Mais, me dira-t-on, qu'en est-il de la spéculation sur les marchés financiers, qui a coûté si cher à la Société générale ou à l'Écureuil ? C'est bien là que le bât blesse : il s'agit d'une activité différente, et dont l'utilité sociale est bien moins assurée. Certes, il a toujours existé, à côté des banques de dépôt, se conformant au rôle que je viens de décrire, des banques d'investissement, se spécialisant dans la prise de risque pour une clientèle fortunée. Il ne s'agit plus d'une activité de prêt, où la source de profit est la différence entre l'intérêt que l'on verse aux déposants et celui que l'on prend aux emprunteurs, mais d'une activité spéculative, où les gains les plus importants vont de pair avec les risques les plus élevés.

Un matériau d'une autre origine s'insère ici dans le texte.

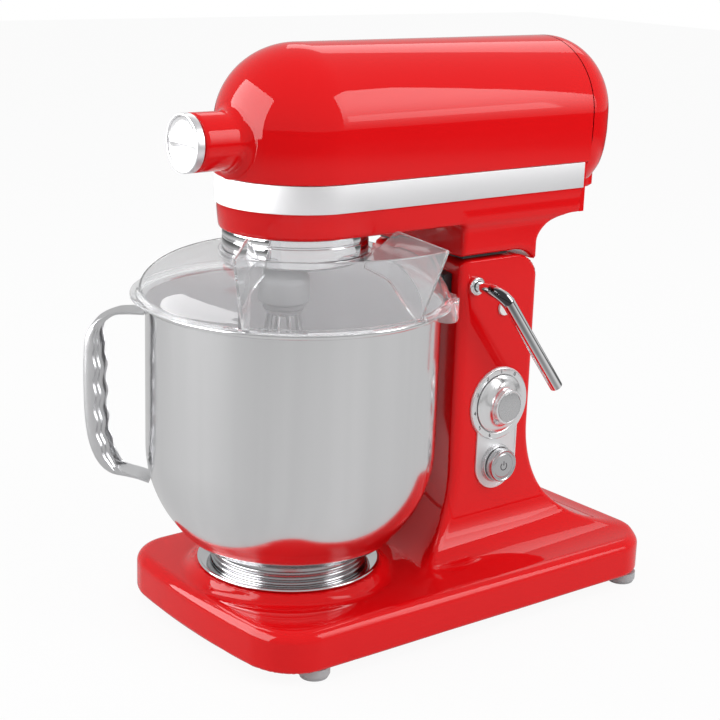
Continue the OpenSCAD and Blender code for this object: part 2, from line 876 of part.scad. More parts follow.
module drip_screws() {
    color("silver") for (a = drip_screw_angles) rotate([0, 0, a]) translate([drum_r - 9, 0, 0]) {
        translate([0, 0, z_head - 2]) cylinder(r = screw_r, h = floor_t + 2.5);
        translate([0, 0, z_floor]) cylinder(r = 2 * screw_r, h = 2.5);
    }
}

// Gaps between the teeth of the ring gear
module teeth_gap(pitch_r, count, deep, shallow) {
    step = 2 * PI * pitch_r / count;
    w = 0.29 * step;
    for (i = [0 : count - 1]) rotate([0, 0, 360 * i / count]) polygon([
        [pitch_r - shallow, -w * 1.3], [pitch_r + deep, -w * 0.72],
        [pitch_r + deep, w * 0.72], [pitch_r - shallow, w * 1.3]
    ]);
}

module planet_pinion() {
    color("gray") at_planet() difference() {
        translate([0, 0, z_gear + 0.5]) linear_extrude(gear_w - 1) {
            circle(r = pinion_r - tooth_ded + 0.2);
            teeth(pinion_r, pinion_teeth, tooth_add, tooth_ded);
        }
        translate([0, 0, z_gear]) cylinder(r = planet_r + fit, h = gear_w);
    }
}

module planet_shaft() {
    color("silver") at_planet() {
        translate([0, 0, z_collar_low + 6]) cylinder(r = planet_r, h = z_gear + gear_w - z_collar_low - 4);
        translate([0, 0, z_gear + gear_w]) cylinder(r = planet_r + 1.5, h = 1.5);
    }
}

// Turning part of the drum, with the arm that carries the planet shaft
module planet_carrier() {
    color("gainsboro") difference() {
        rotate_extrude() polygon([
            [0, z_drum], [drum_r - 1.5, z_drum], [drum_r, z_drum + 1.5],
            [drum_r, z_drum + drum_h], [0, z_drum + drum_h]
        ]);
        at_planet() translate([0, 0, z_drum - 1]) cylinder(r = planet_r + fit, h = drum_h + 2);
        translate([0, 0, z_drum + 2]) cylinder(r = main_r + fit, h = drum_h);
    }
}

module main_shaft() {
    color("silver") translate([0, 0, z_drum + 2]) cylinder(r = main_r, h = z_face - z_drum - 3);
}

// Crown gear on the main shaft
module face_gear() {
    top = z_face + 1.3;
    root = z_face - 3.1;
    color("gray") difference() {
        union() {
            translate([0, 0, z_face - 10]) cylinder(r = face_r + 6, h = 7);
            for (i = [0 : face_teeth - 1]) rotate([0, 0, 360 * (i + 0.5) / face_teeth])
                along_x(face_r - 4.5, face_r + 4.5)
                    polygon([[-1.25, root], [1.25, root], [0.6, top], [-0.6, top]]);
            translate([0, 0, z_face - 16]) cylinder(r = main_r + 5, h = 8);
        }
        translate([0, 0, z_face - 17]) cylinder(r = main_r + fit, h = 18);
    }
}

module drive_teeth_outline() {
    circle(r = drive_r - 1.9);
    teeth(drive_r, drive_teeth, 1.3, 2.1);
}

// Pinion on the motor shaft; one tooth points down into the crown gear
module drive_pinion() {
    color("gray") at_motor() difference() {
        along_y(face_r - 4, face_r + 4) rotate([0, 0, -90]) drive_teeth_outline();
        rod_y(face_r - 5, face_r + 5, shaft_r + fit);
    }
}

// Shaft of the attachment hub, with its own pinion
module pto_shaft() {
    color("silver") at_motor() {
        rod_y(12 - hub_reach, -face_r + 6, shaft_r);
        along_y(-face_r - 4, -face_r + 4) rotate([0, 0, -90]) drive_teeth_outline();
        along_y(12 - hub_reach, 24 - hub_reach) square(11, center = true);
    }
}

// Aluminium frame with the bearings of the main shaft, the motor shaft and the hub shaft
module gear_frame() {
    color("lightgray") difference() {
        union() {
            box([-46, -32, plate_low], [46, 80, plate_low + 6]);
            for (x = [-40, 40]) for (y = [-26, 72])
                translate([x, y, z_floor]) cylinder(r = 5, h = plate_low - z_floor + 1);
            box([-20, face_r + 12, plate_low], [20, face_r + 20, z_hub + 16]);
        }
        translate([0, 0, plate_low - 1]) cylinder(r = 16 + fit, h = 8);
        at_motor() rod_y(face_r + 11, face_r + 21, 11 + fit);
    }
}

module bearing(inner, outer, h) {
    difference() {
        cylinder(r = outer, h = h);
        translate([0, 0, -1]) cylinder(r = inner + fit, h = h + 2);
    }
}

module shaft_bearings() {
    color("silver") {
        translate([0, 0, z_head - 1]) bearing(main_r, 16, floor_t + 1);
        translate([0, 0, plate_low]) bearing(main_r, 16, 6);
        at_motor() translate([0, face_r + 20, 0]) rotate([90, 0, 0]) bearing(shaft_r, 11, 8);
    }
}

// ---- Motor ---------------------------------------------------------------

module motor_case() {
    color("dimgray") at_motor() difference() {
        rod_y(motor_y, motor_y + motor_len, motor_r);
        rod_y(motor_y + 5, motor_y + motor_len - 5, motor_r - 6);
        rod_y(motor_y - 1, motor_y + motor_len + 1, 10 + fit);
        for (a = [0 : 60 : 300]) rotate([0, a + 30, 0]) box([20, motor_y - 1, -3], [26, motor_y + 6, 3]);
        for (x = [-motor_r, motor_r]) translate([x, brush_y, 0])
            box([-10, -brush_w - gap, -brush_w - gap], [10, brush_w + gap, brush_w + gap]);
    }
}

module motor_mount() {
    color("lightgray") difference() {
        box([-24, motor_y + 12, z_floor], [24, motor_y + motor_len - 26, z_hub - motor_r + 9]);
        at_motor() rod_y(motor_y, motor_y + motor_len, motor_r + fit);
    }
}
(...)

On ne voit pas pourquoi cette activité spéculative, où les banques d'investissement concurrencent des sociétés financières, des gestionnaires privés, et des hedge funds, bénéficierait des multiples protections qui entourent les banques de dépôt. À la suite de la crise de 1929, l'exercice simultané des deux activités a été interdit ; c'est le fameux Glass-Stegall Act, dont l'abolition en 1999 a conduit à la constitution de mammouths, se conduisant en spéculateurs tant qu'ils gagnaient, et revendiquant la protection de l'État quand ils perdaient. La solution préconisée par M. King consiste à séparer de nouveau les deux types d'activité, quitte à sacrifier les mammouths. Leur sauvetage a coûté très cher aux contribuables, et le mammouth se révèle à l'usage être un animal gourmand, encombrant, parfois dangereux et qui n'en fait qu'à sa tête.